** Problem description **
Can you restate the lines of the entries below, word for word, from the first one through the line that includes "return split.outputs[axis]"?

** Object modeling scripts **
■ ■ ■

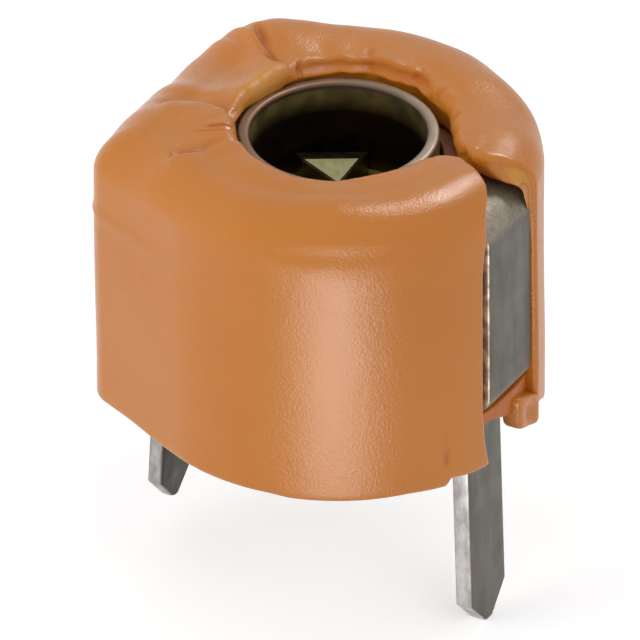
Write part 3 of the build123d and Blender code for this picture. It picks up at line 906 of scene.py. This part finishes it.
def object_place(tree, axis=None):
    """Object coordinates, or one of their axes."""
    node = tree.nodes.new("ShaderNodeTexCoord")
    if axis is None:
        return node.outputs["Object"]
    split = tree.nodes.new("ShaderNodeSeparateXYZ")
    tree.links.new(node.outputs["Object"], split.inputs["Vector"])
    return split.outputs[axis]


def noise(tree, scale, detail=3.0, stretch=(1.0, 1.0, 1.0), roughness=0.5):
    """Noise on Object coordinates with that many features to the metre; returns its factor."""
    mapping = tree.nodes.new("ShaderNodeMapping")
    mapping.inputs["Scale"].default_value = stretch
    texture = tree.nodes.new("ShaderNodeTexNoise")
    texture.inputs["Scale"].default_value = scale
    texture.inputs["Detail"].default_value = detail
    texture.inputs["Roughness"].default_value = roughness
    tree.links.new(object_place(tree), mapping.inputs["Vector"])
    tree.links.new(mapping.outputs["Vector"], texture.inputs["Vector"])
    return texture.outputs["Fac"]


def ranged(tree, value, low, high, to_low=0.0, to_high=1.0):
    """Maps a value from low..high to to_low..to_high."""
    node = tree.nodes.new("ShaderNodeMapRange")
    for key, number in (("From Min", low), ("From Max", high), ("To Min", to_low), ("To Max", to_high)):
        node.inputs[key].default_value = number
    tree.links.new(value, node.inputs["Value"])
    return node.outputs["Result"]


def combined(tree, operation, *values):
    """Sum, product or other two-value operation over sockets, from the first to the last."""
    total = values[0]
    for value in values[1:]:
        node = tree.nodes.new("ShaderNodeMath")
        node.operation = operation
        tree.links.new(total, node.inputs[0])
        tree.links.new(value, node.inputs[1])
        total = node.outputs[0]
    return total


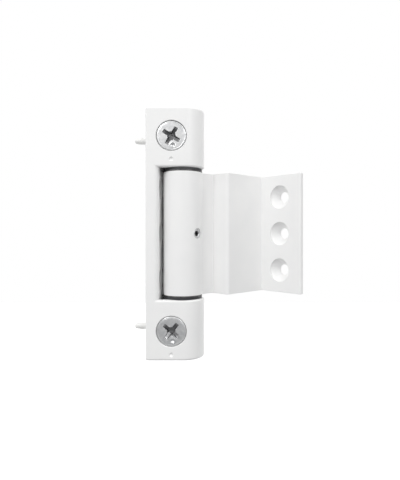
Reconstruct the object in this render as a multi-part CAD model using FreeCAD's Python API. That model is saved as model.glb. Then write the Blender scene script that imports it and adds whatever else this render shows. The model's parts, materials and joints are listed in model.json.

■ ■ ■

** Expected answer **
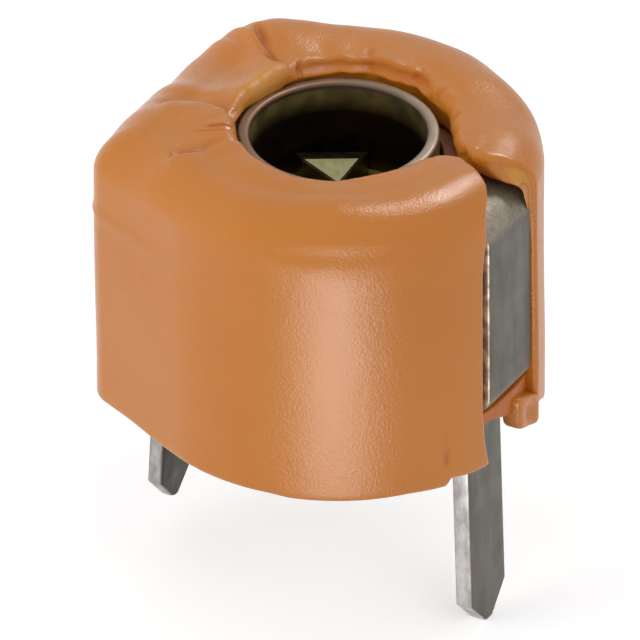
Write part 3 of the build123d and Blender code for this picture. It picks up at line 906 of scene.py. This part finishes it.
def object_place(tree, axis=None):
    """Object coordinates, or one of their axes."""
    node = tree.nodes.new("ShaderNodeTexCoord")
    if axis is None:
        return node.outputs["Object"]
    split = tree.nodes.new("ShaderNodeSeparateXYZ")
    tree.links.new(node.outputs["Object"], split.inputs["Vector"])
    return split.outputs[axis]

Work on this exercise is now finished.